# MTD 2-stage with tight Drive Control cable



## dougjcrm (Dec 11, 2016)

I just bought a new MTD 2-stage 22" from Menards. When I start it, it starts to move and blades spin BECAUSE the Drive Control cable and Auger Control cable are already tight. I haven't even pushed the lever down. The wheels are locked, I can't move it freely. Moving the drive cable bracket doesn't fix it. How do I add slack to the cables?


----------



## Motor City (Jan 6, 2014)

Post the model number, so people can look at the set up. The belts are new, also. So that may account for some of it. Usually MTD has how to adjust the cable in their owners manuals.


----------



## DennisP (Jan 10, 2016)

Sounds like it wasn't setup properly.

Take it back. They will either fix it or give you another one.

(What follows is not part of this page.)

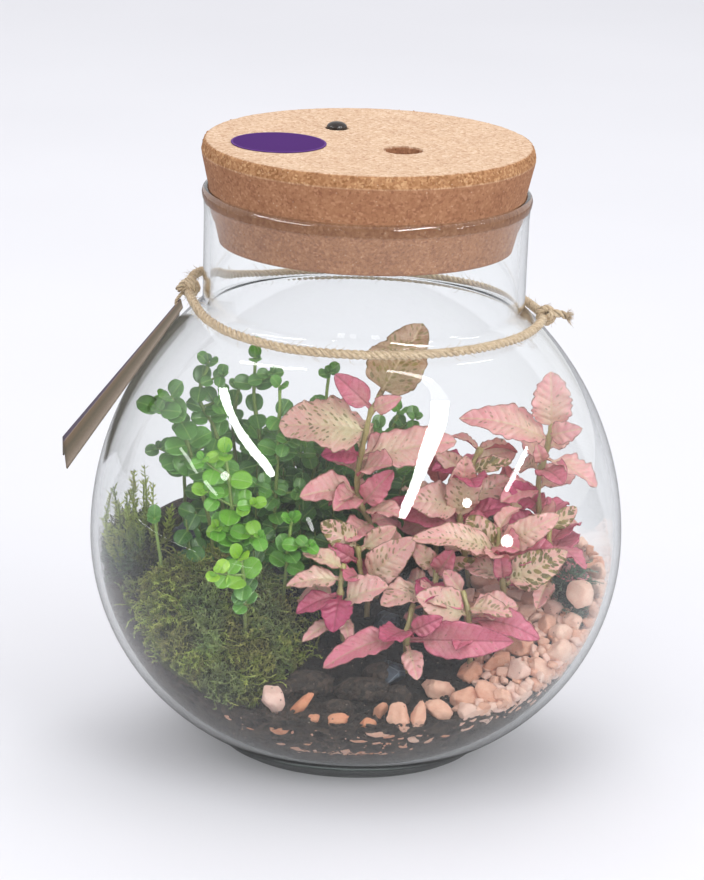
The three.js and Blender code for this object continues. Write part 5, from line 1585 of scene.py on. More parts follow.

There is plenty of adjustment in the brackets. All of the cables are meant to be taught from the factory. They are taught but not engaging the the drive or auger.

Sounds like you maybe installed the handlebars in too high of a position. the lower U-bar and the upper handlebars go in at the lowest position with the bolts in the top holes. There is no adjustment to raise the handlebars higher. The lower bolt holes are for another set of carriage bolts to be used on heavy duty models. The light duty stuff has uses just the upper bolt holes assembled as I mentioned.

For reference there is no adjustability for the cables outside of the brackets that slide up and down. There are no adjustments on the cables themselves.


----------